The Pinetum at Bedgebury (the land within the present registered site) was developed on part of the Bedgebury estate which, as the manor of Bedgebury, dates back to pre-Norman times. The estate passed through the hands of the de Bedgebury and Hayes families, and the Great Lake in the park to the north-east of Bedgebury House dates from between 1769 (Andrews, Dury and Herbert) and 1801 (Mudge). The later history of the estate however had most impact on the Pinetum site. Bedgebury was owned by Viscount Beresford and his family from 1836 to 1890 and the oldest conifers in the present collection, around Marshall's Lake, were planted during this period. Lodges were built at outlying points on the road boundary and drives connecting them to the house were planted with avenue trees.
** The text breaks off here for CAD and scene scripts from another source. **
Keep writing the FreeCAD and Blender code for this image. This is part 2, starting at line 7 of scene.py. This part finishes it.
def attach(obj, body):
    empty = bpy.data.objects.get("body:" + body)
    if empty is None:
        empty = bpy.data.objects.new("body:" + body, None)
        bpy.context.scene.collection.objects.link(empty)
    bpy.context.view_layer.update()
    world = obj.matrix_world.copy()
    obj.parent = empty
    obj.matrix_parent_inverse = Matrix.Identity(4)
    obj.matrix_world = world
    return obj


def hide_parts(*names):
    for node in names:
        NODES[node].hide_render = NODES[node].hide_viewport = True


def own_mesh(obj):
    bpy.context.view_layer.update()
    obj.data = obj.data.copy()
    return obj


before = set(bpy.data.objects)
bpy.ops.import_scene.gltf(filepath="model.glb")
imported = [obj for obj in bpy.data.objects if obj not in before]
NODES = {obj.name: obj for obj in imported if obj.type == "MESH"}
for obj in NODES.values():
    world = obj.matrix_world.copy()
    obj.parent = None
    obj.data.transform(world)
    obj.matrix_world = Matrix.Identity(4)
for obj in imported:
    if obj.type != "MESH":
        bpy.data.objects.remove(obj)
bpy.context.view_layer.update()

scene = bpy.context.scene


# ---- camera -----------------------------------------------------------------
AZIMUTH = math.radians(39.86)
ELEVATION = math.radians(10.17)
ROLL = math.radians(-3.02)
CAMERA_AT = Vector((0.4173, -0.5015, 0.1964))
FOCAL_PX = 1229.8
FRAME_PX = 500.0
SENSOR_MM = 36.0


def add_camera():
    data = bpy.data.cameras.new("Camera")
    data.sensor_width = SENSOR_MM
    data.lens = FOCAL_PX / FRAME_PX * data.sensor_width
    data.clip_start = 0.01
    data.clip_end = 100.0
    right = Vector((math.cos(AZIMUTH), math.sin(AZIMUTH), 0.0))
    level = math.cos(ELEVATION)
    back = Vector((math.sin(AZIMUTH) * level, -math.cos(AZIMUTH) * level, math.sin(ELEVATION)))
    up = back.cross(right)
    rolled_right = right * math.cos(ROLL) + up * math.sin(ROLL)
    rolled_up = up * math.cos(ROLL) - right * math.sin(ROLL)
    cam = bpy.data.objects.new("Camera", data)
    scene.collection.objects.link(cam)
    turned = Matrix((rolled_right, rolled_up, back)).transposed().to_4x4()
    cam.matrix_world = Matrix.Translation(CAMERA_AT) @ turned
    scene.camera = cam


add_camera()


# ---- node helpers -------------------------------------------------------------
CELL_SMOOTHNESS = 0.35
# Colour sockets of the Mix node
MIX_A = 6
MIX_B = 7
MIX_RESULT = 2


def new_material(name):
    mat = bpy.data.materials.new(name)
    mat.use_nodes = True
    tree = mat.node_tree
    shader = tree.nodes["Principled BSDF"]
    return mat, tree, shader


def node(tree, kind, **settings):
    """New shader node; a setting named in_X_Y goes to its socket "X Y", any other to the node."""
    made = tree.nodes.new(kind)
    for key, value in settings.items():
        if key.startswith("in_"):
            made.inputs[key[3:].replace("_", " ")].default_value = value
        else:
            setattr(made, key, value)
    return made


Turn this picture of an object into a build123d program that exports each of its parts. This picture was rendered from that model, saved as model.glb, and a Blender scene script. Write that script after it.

Other garden developments included the walled fruit garden adjacent to the western boundary of the Pinetum. The Bedgebury estate was divided up in 1919 and the Crown purchased most of the land. The house and its grounds, to the north of the Pinetum, became a private school and the Home Farm together with part of the parkland became a riding school later in the 20th century. The Forestry Commission took on Bedgebury Forest, within which lay the present area of the Pinetum. The Commission began to plan and plant the site in association with the Royal Botanic Gardens, Kew, following aesthetic principles with the aim of creating a National Pinetum containing the most comprehensive collection of conifers in the temperate world. The work was carried out in the late 1920s under the direction of W Dallimore and W Castle of Kew who laid out a series of broad formal avenues and linking walks. Since 1965 the site has been the sole responsibility of the Forestry Authority. Plans are currently (2002) underway to extend the Pinetum onto agricultural land to the west (outside the area here registered) which when complete will almost double its size.
 

Site timeline

1919: The Bedgebury estate was divided up.